Pembenahan tata kelola niaga timah akan dapat meningkatkan kontribusi dan manfaat yang lebih besar kepada masyarakat dan negara.

JAKARTA - Perkembangan industri komoditas timah saat ini dinilai sangat memprihatinkan. Karena itu, diperlukan perbaikan tata kelola niaga dan peranan serta pengawasan atas laporan Competent Person Indonesia (CPI) terkait validasi neraca cadangan.

Dalam tata kelola niaga komoditas timah, merujuk pada Kepmen ESDM Nomor 1806 K/30/MEM/2018 disebutkan bahwa salah satu persyaratan pengesahan Rencana Kerja dan Anggaran Biaya (RKAB) adalah dengan adanya validasi neraca cadangan pada suatu Wilayah Izin Usaha Pertambangan (WIUP) oleh CPI.

Neraca cadangan hanya dapat dibuat jika perusahaan pemegang Izin Usaha Pertambangan (IUP) melakukan kegiatan eksplorasi.
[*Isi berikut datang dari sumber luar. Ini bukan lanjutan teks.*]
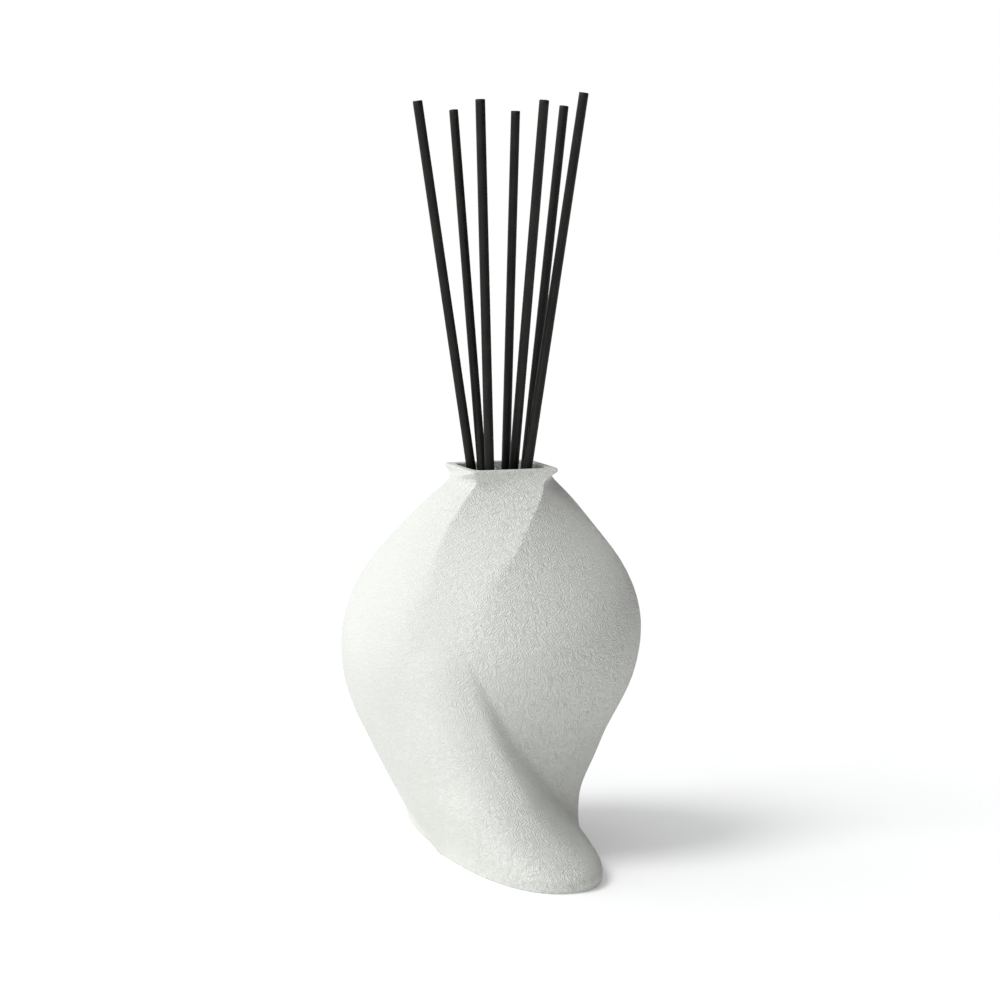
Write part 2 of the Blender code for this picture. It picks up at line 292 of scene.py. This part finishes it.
def make_oil():
    """The fill, with its edge drawn up the wall in a small meniscus."""
    surface = OIL_LEVEL - 0.2
    heights = [z for z in heights_between(FLOOR_THICKNESS, VASE_HEIGHT - LIP_RADIUS, INNER_RINGS)
               if z < surface]
    rings = [hollow_ring(z, OIL_GAP) for z in heights]
    rings[0] = hollow_ring(heights[0], OIL_GAP + OIL_FOOT_EASE, heights[0] + OIL_GAP)
    wall = hollow_ring(surface, OIL_GAP)
    middle = wall.mean(axis=0)
    for share in (1.0, 0.985, 0.965, 0.94, 0.9, 0.8, 0.6, 0.4, 0.2, 0.08):
        inner = middle + (wall - middle) * share
        from_wall = np.linalg.norm((wall - inner)[:, :2], axis=1)
        inner[:, 2] = surface - MENISCUS_RISE + MENISCUS_RISE * np.exp(-from_wall / MENISCUS_WIDTH)
        rings.append(inner)
    return mesh_from_rings("oil", rings)


def make_reed(number):
    """A straight fibre reed on its CAD rod's axis: shallow lengthwise flutes and cut, porous ends."""
    node = frame["nodes"][f"reed_{number}"]
    joint = next(j for j in frame["joints"] if j["child"] == f"reed_{number}_body")
    axis = Vector(joint["axis"]).normalized()
    points = np.array([v.co for v in node.data.vertices])
    centre = Vector(points.min(axis=0) + points.max(axis=0)) / 2
    along = (points - np.array(centre)) @ np.array(axis)
    across = points - np.array(centre) - along[:, None] * np.array(axis)
    radius = np.linalg.norm(across, axis=1).max() / MM
    low, high = along.min() / MM, along.max() / MM
    side_axis = axis.orthogonal().normalized()
    front_axis = axis.cross(side_axis)
    turn = np.linspace(0, 2 * math.pi, REED_COLUMNS, endpoint=False)
    end_rings = [(share, 0) for share in (0.12, 0.35, 0.6, 0.8, 1 - REED_CHAMFER / radius)]
    end_rings.append((1, REED_CHAMFER))
    stations = [(share, low + depth) for share, depth in end_rings]
    stations += [(1, z) for z in np.linspace(low + 1.5, high - 1.5, REED_RINGS)]
    stations += [(share, high - depth) for share, depth in end_rings[::-1]]
    rings = []
    for share, z in stations:
        circle = np.stack((np.cos(turn), np.sin(turn), np.full(REED_COLUMNS, 0.0)), axis=1)
        level = np.full(REED_COLUMNS, z)
        flute = value_noise(np.stack((circle[:, 0] * 3.4, circle[:, 1] * 3.4, level / 60), axis=1),
                            11 + number)
        slow = value_noise(np.stack((level / 45, circle[:, 0], circle[:, 1]), axis=1), 31 + number)
        r = radius * share * (0.982 + 0.012 * flute * (share > 0.7) + 0.006 * slow)
        lift = np.zeros(REED_COLUMNS)
        if share < 0.95:
            cut = circle[:, :2] * share * 5
            pores = value_noise(np.stack((cut[:, 0], cut[:, 1], level / 50), axis=1), 51 + number)
            lift = -PORE_DEPTH * np.clip(pores, 0, 1) * (1 if z > 0 else -1)
        x, y = r * circle[:, 0], r * circle[:, 1]
        ring_points = (np.array(centre) / MM + np.outer(x, side_axis) + np.outer(y, front_axis)
                       + np.outer(z + lift, axis))
        rings.append(ring_points)
    return mesh_from_rings(f"reed_{number}_fibre", rings)


def node_material(name):
    new = bpy.data.materials.new(name)
    new.use_nodes = True
    return new, new.node_tree, new.node_tree.nodes["Principled BSDF"]


def add_node(tree, kind, **settings):
    node = tree.nodes.new(kind)
    for key, value in settings.items():
        if key in node.inputs:
            node.inputs[key].default_value = value
        else:
            setattr(node, key, value)
    return node


def ramp(tree, source, stops):
    """A colour ramp over a factor; stops are (position, colour or grey)."""
    node = tree.nodes.new("ShaderNodeValToRGB")
    while len(node.color_ramp.elements) < len(stops):
        node.color_ramp.elements.new(0.5)
    for element, (position, value) in zip(node.color_ramp.elements, stops):
        element.position = position
        element.color = (*value, 1) if isinstance(value, tuple) else (value, value, value, 1)
    tree.links.new(source, node.inputs["Fac"])
    return node.outputs["Color"]


def object_points(tree):
    return tree.nodes.new("ShaderNodeTexCoord").outputs["Object"]


def ceramic_material():
    """Matt bone-white clay with a fine leathery grain: short bent wrinkles well under a millimetre apart."""
    made, tree, shader = node_material("matt_leather_grain_ceramic")
    place = object_points(tree)
    # Two sets of bent wrinkles that lean opposite ways take turns from patch to patch.
    fields = []
    for lean in ((-1.0, 1.0, 1.0), (1.1, 0.8, 0.6)):
        turned = tree.nodes.new("ShaderNodeMapping")
        turned.inputs["Scale"].default_value = lean
        tree.links.new(place, turned.inputs["Vector"])
        wave = add_node(tree, "ShaderNodeTexWave", wave_type="BANDS", bands_direction="DIAGONAL", Scale=520.0,
                        Distortion=10.0, Detail=2.5)
        wave.inputs["Detail Scale"].default_value = 1.3
        tree.links.new(turned.outputs[0], wave.inputs["Vector"])
        fields.append(wave.outputs["Fac"])
    turns = add_node(tree, "ShaderNodeTexNoise", Scale=560.0, Detail=2.0)
    tree.links.new(place, turns.inputs["Vector"])
    wrinkles = add_node(tree, "ShaderNodeMix", data_type="FLOAT")
    tree.links.new(ramp(tree, turns.outputs["Fac"], ((0.4, 0.0), (0.6, 1.0))), wrinkles.inputs["Factor"])
    tree.links.new(fields[0], wrinkles.inputs["A"])
    tree.links.new(fields[1], wrinkles.inputs["B"])
    fine = add_node(tree, "ShaderNodeTexNoise", Scale=1500.0, Detail=3.0, Roughness=0.6)
    tree.links.new(place, fine.inputs["Vector"])
    patches = add_node(tree, "ShaderNodeTexNoise", Scale=90.0, Detail=2.0, Roughness=0.5)
    tree.links.new(place, patches.inputs["Vector"])
    relief = add_node(tree, "ShaderNodeMix", data_type="FLOAT")
    relief.inputs["Factor"].default_value = 0.35
    tree.links.new(wrinkles.outputs["Result"], relief.inputs["A"])
    tree.links.new(fine.outputs["Fac"], relief.inputs["B"])
    # The relief is shallower on the left side of the vase.
    across = tree.nodes.new("ShaderNodeSeparateXYZ")
    tree.links.new(place, across.inputs[0])
    depth_by_side = add_node(tree, "ShaderNodeMapRange", interpolation_type="SMOOTHSTEP")
    for name, value in (("From Min", -0.045), ("From Max", 0.015), ("To Min", 0.35), ("To Max", 1.0)):
        depth_by_side.inputs[name].default_value = value
    tree.links.new(across.outputs["X"], depth_by_side.inputs["Value"])
    strength = add_node(tree, "ShaderNodeMath", operation="MULTIPLY")
    tree.links.new(ramp(tree, patches.outputs["Fac"], ((0.25, 0.8), (0.75, 1.0))), strength.inputs[0])
    tree.links.new(depth_by_side.outputs["Result"], strength.inputs[1])
    bump = add_node(tree, "ShaderNodeBump", Distance=GRAIN_DEPTH)
    tree.links.new(relief.outputs["Result"], bump.inputs["Height"])
    tree.links.new(strength.outputs["Value"], bump.inputs["Strength"])
    tree.links.new(bump.outputs["Normal"], shader.inputs["Normal"])
    # The colour is slightly warmer and darker in the grain's hollows, which is painted shade, with the crests
    # a touch lighter, and it drifts a little from place to place.
    tint = ramp(tree, patches.outputs["Fac"], ((0.3, (0.645, 0.654, 0.619)), (0.7, (0.666, 0.674, 0.640))))
    # painted shade: the grain's hollows darker and its crests lighter in the base colour
    painted_grain_shade = ramp(tree, relief.outputs["Result"], ((0.25, 0.965), (0.75, 1.01)))
    colour = add_node(tree, "ShaderNodeMix", data_type="RGBA", blend_type="MULTIPLY")
    colour.inputs["Factor"].default_value = 1.0
    tree.links.new(tint, colour.inputs["A"])
    tree.links.new(painted_grain_shade, colour.inputs["B"])
    tree.links.new(colour.outputs["Result"], shader.inputs["Base Color"])
    tree.links.new(ramp(tree, fine.outputs["Fac"], ((0.3, 0.66), (0.7, 0.8))), shader.inputs["Roughness"])
    shader.inputs["Specular IOR Level"].default_value = 0.35
    return made


def reed_material():
    """Black dyed fibre: satin, with fine lengthwise streaks and a faint brown where the dye is thin."""
    made, tree, shader = node_material("black_dyed_fibre")
    place = object_points(tree)
    stretch = add_node(tree, "ShaderNodeMapping")
    stretch.inputs["Scale"].default_value = (1.0, 1.0, 0.035)
    tree.links.new(place, stretch.inputs["Vector"])
    streaks = add_node(tree, "ShaderNodeTexNoise", Scale=2600.0, Detail=3.0, Roughness=0.6)
    tree.links.new(stretch.outputs[0], streaks.inputs["Vector"])
    patches = add_node(tree, "ShaderNodeTexNoise", Scale=120.0, Detail=2.0)
    tree.links.new(place, patches.inputs["Vector"])
    thin_dye = ramp(tree, patches.outputs["Fac"],
                    ((0.45, (0.004, 0.004, 0.0038)), (0.75, (0.010, 0.009, 0.006))))
    streak_tone = ramp(tree, streaks.outputs["Fac"], ((0.35, 0.4), (0.65, 1.8)))
    colour = add_node(tree, "ShaderNodeMix", data_type="RGBA", blend_type="MULTIPLY")
    colour.inputs["Factor"].default_value = 1.0
    tree.links.new(thin_dye, colour.inputs["A"])
    tree.links.new(streak_tone, colour.inputs["B"])
    tree.links.new(colour.outputs["Result"], shader.inputs["Base Color"])
    tree.links.new(ramp(tree, streaks.outputs["Fac"], ((0.3, 0.36), (0.7, 0.62))), shader.inputs["Roughness"])
    bump = add_node(tree, "ShaderNodeBump", Distance=0.00006, Strength=0.6)
    tree.links.new(streaks.outputs["Fac"], bump.inputs["Height"])
    tree.links.new(bump.outputs["Normal"], shader.inputs["Normal"])
    shader.inputs["Specular IOR Level"].default_value = 0.24
    return made


def oil_material():
    """Clear amber fragrance oil with faint density streaks."""
    made, tree, shader = node_material("amber_fragrance_oil")
    swirl = add_node(tree, "ShaderNodeTexNoise", Scale=45.0, Detail=2.0)
    tree.links.new(object_points(tree), swirl.inputs["Vector"])
    tint = ramp(tree, swirl.outputs["Fac"], ((0.3, (0.80, 0.58, 0.27)), (0.7, (0.86, 0.66, 0.34))))
    tree.links.new(tint, shader.inputs["Base Color"])
    tree.links.new(ramp(tree, swirl.outputs["Fac"], ((0.3, 0.02), (0.7, 0.05))), shader.inputs["Roughness"])
    shader.inputs["Transmission Weight"].default_value = 0.9
    shader.inputs["IOR"].default_value = 1.45
    return made


def make_floor():
    """A plain pale floor, so wide that its edge is lost in the white surroundings."""
    half = FLOOR_HALF_WIDTH
    mesh = bpy.data.meshes.new("floor")
    corners = [(-half, -half, 0), (half, -half, 0), (half, half, 0), (-half, half, 0)]
    mesh.from_pydata(corners, [], [(0, 1, 2, 3)])
    floor = bpy.data.objects.new("floor", mesh)
    floor.location.z = LOW.z
    bpy.context.scene.collection.objects.link(floor)
    made, tree, shader = node_material("pale_floor")
    grain = add_node(tree, "ShaderNodeTexNoise", Scale=30.0, Detail=3.0)
    tree.links.new(object_points(tree), grain.inputs["Vector"])
    tree.links.new(ramp(tree, grain.outputs["Fac"], ((0.3, 0.80), (0.7, 0.81))), shader.inputs["Base Color"])
    shader.inputs["Roughness"].default_value = 0.9
    shader.inputs["Specular IOR Level"].default_value = 0.0
    shader.inputs["Emission Color"].default_value = (1, 1, 1, 1)
    shader.inputs["Emission Strength"].default_value = FLOOR_GLOW
    mesh.materials.append(made)
    return floor


def make_key_light():
    """A large, far softbox: from the left, a little in front, well above the vase."""
    azimuth, elevation = math.radians(KEY_AZIMUTH), math.radians(KEY_ELEVATION)
    towards = Vector((math.sin(azimuth) * math.cos(elevation), -math.cos(azimuth) * math.cos(elevation),
                      math.sin(elevation)))
    light = bpy.data.lights.new("key", "SUN")
    light.energy = KEY_LIGHT
    light.angle = math.radians(KEY_WIDTH)
    made = bpy.data.objects.new("key", light)
    made.rotation_euler = towards.to_track_quat("Z", "Y").to_euler()
    bpy.context.scene.collection.objects.link(made)


def make_surroundings():
    """White all round for the eye; for the light, a studio with a bright side and a dim side."""
    world = bpy.data.worlds.new("studio")
    world.use_nodes = True
    tree = world.node_tree
    fill = tree.nodes["Background"]
    fill.inputs["Color"].default_value = (0.985, 0.993, 1.0, 1)
    direction = tree.nodes.new("ShaderNodeTexCoord")
    across = add_node(tree, "ShaderNodeVectorMath", operation="DOT_PRODUCT")
    across.inputs[1].default_value = DIM_SIDE
    tree.links.new(direction.outputs["Generated"], across.inputs[0])
    side = add_node(tree, "ShaderNodeMapRange", interpolation_type="SMOOTHSTEP")
    for name, value in (("From Min", -1.0), ("From Max", 0.8), ("To Min", FILL_BRIGHT), ("To Max", FILL_DIM)):
        side.inputs[name].default_value = value
    tree.links.new(across.outputs["Value"], side.inputs["Value"])
    tree.links.new(side.outputs["Result"], fill.inputs["Strength"])
    seen = add_node(tree, "ShaderNodeBackground")
    seen.inputs["Color"].default_value = (1, 1, 1, 1)
    seen.inputs["Strength"].default_value = 1.0
    eye = tree.nodes.new("ShaderNodeLightPath")
    mix = tree.nodes.new("ShaderNodeMixShader")
    tree.links.new(eye.outputs["Is Camera Ray"], mix.inputs["Fac"])
    tree.links.new(fill.outputs[0], mix.inputs[1])
    tree.links.new(seen.outputs[0], mix.inputs[2])
    tree.links.new(mix.outputs[0], tree.nodes["World Output"].inputs["Surface"])
    bpy.context.scene.world = world


def make_camera():
    """A long lens a little above the mouth, tilted slightly down, straight at the vase's front."""
    tilt = math.radians(CAMERA_TILT)
    back = Vector((0, -math.cos(tilt), math.sin(tilt)))
    camera = bpy.data.cameras.new("camera")
    camera.sensor_width = 36
    camera.lens = CAMERA_LENS
    made = bpy.data.objects.new("camera", camera)
    made.location = Vector(CAMERA_AIM) + CAMERA_DISTANCE * back
    made.rotation_euler = (math.pi / 2 - tilt, 0, 0)
    bpy.context.scene.collection.objects.link(made)
    bpy.context.scene.camera = made


def place_piece(piece, body, node, look):
    piece.data.materials.append(look)
    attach(piece, body)
    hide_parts(node)


make_camera()
make_surroundings()
make_key_light()
bpy.context.scene.view_settings.view_transform = "Standard"
make_floor()

place_piece(make_vase(), "vase", "vase_body", ceramic_material())
place_piece(make_oil(), "vase", "fragrance_oil", oil_material())
fibre = reed_material()
for number in range(1, 8):
    place_piece(make_reed(number), f"reed_{number}_body", f"reed_{number}", fibre)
CPI memiliki peran yang strategis dalam validasi neraca cadangan sehingga diperlukan pengawasan yang ketat terhadap akuntabilitas dan profesionalisme atas jasa yang diberikan.

CEO Grup MIND ID, Orias Petrus Moedak, menyatakan pihaknya prihatin dengan kondisi tata kelola niaga, peranan, serta pengawasan atas laporan CPI terkait validasi neraca cadangan. Jika terjadi pelanggaran oleh CPI, lanjutnya, seharusnya ada sanksi yang dikenakan terhadap oknum tersebut.

"Perusahaan meyakini dengan pembenahan tata kelola niaga timah di Provinsi Bangka Belitung, akan dapat meningkatkan kontribusi dan manfaat yang lebih besar kepada masyarakat dan negara," ujar Orias di Jakarta, Rabu (3/3).

MIND ID (Mining Industry Indonesia) merupakan BUMN Holding Industri Pertambangan yang salah satu anggotanya PT Timah Tbk. Sepanjang 2019, PT Timah Tbk mencatatkan kontribusi kepada negara melalui PNBP sebesar 1,1 triliun rupiah yang terdiri atas royalti 556 miliar rupiah, pajak 393 miliar rupiah, PBB 103 miliar rupiah, bea masuk 18 miliar rupiah, dan dividen 120 miliar rupiah.

Di samping itu, PT Timah Tbk menyerap cukup banyak tenaga kerja baik langsung maupun tidak langsung yang mayoritas merupakan masyarakat lokal Bangka Belitung. Saat ini diperkirakan sekitar 35.520 orang menggantungkan hidupnya dari PT Timah Tbk.

Dalam melaksanakan kegiatan operasional, PT Timah Tbk senantiasa melaksanakan praktik penambangan yang baik dan berkomitmen terhadap pemenuhan kepatuhan peraturan yang berlaku, mulai dari kegiatan eksplorasi, produksi, pengolahan, hingga reklamasi dan pascatambang serta pasca-operasi.

Berpotensi Bocor

Pada kesempatan lain, Asosiasi Eksportir Timah Indonesia (AETI) menilai banyak RKAB perusahaan penambangan timah belum sesuai peraturan berlaku, sehingga berpotensi terjadi kebocoran area pertambangan, asal usul timah yang akan diekspor.

"Kami menilai banyak RKAB yang sudah terbit kurang sesuai dengan aturan yang ada," kata Sekretaris Jenderal AETI, Jabin Sufianto, di Pangkalpinang, Kepulauan Bangka Belitung, kemarin.

Dia menilai terbitnya RKAB di beberapa perusahaan tambang belum sesuai dengan aturan yang berlaku, termasuk terkait verifikasi dari CPI yang seharusnya menjadi salah satu syarat untuk diterbitkannya RKAB. "Verifikasi dari CPI tidak lengkap, padahal untuk disetujui RKAB harus memiliki verifikasi dari CPI Pelaporan Hasil Eksplorasi (PHE) dan CPI Pelaporan Estimasi Sumber Daya dan Estimasi Cadangan (PHC). Namun, disayangkan ada beberapa RKAB yang diterbitkan hanya ada verifikasi dari CPI PHC," ujarnya.

Menurut dia, ada CPI tetapi tidak lengkap, harusnya ada CPI PHE dan CPI PHC, dan saat ini banyak yang belum ada CPI PHC.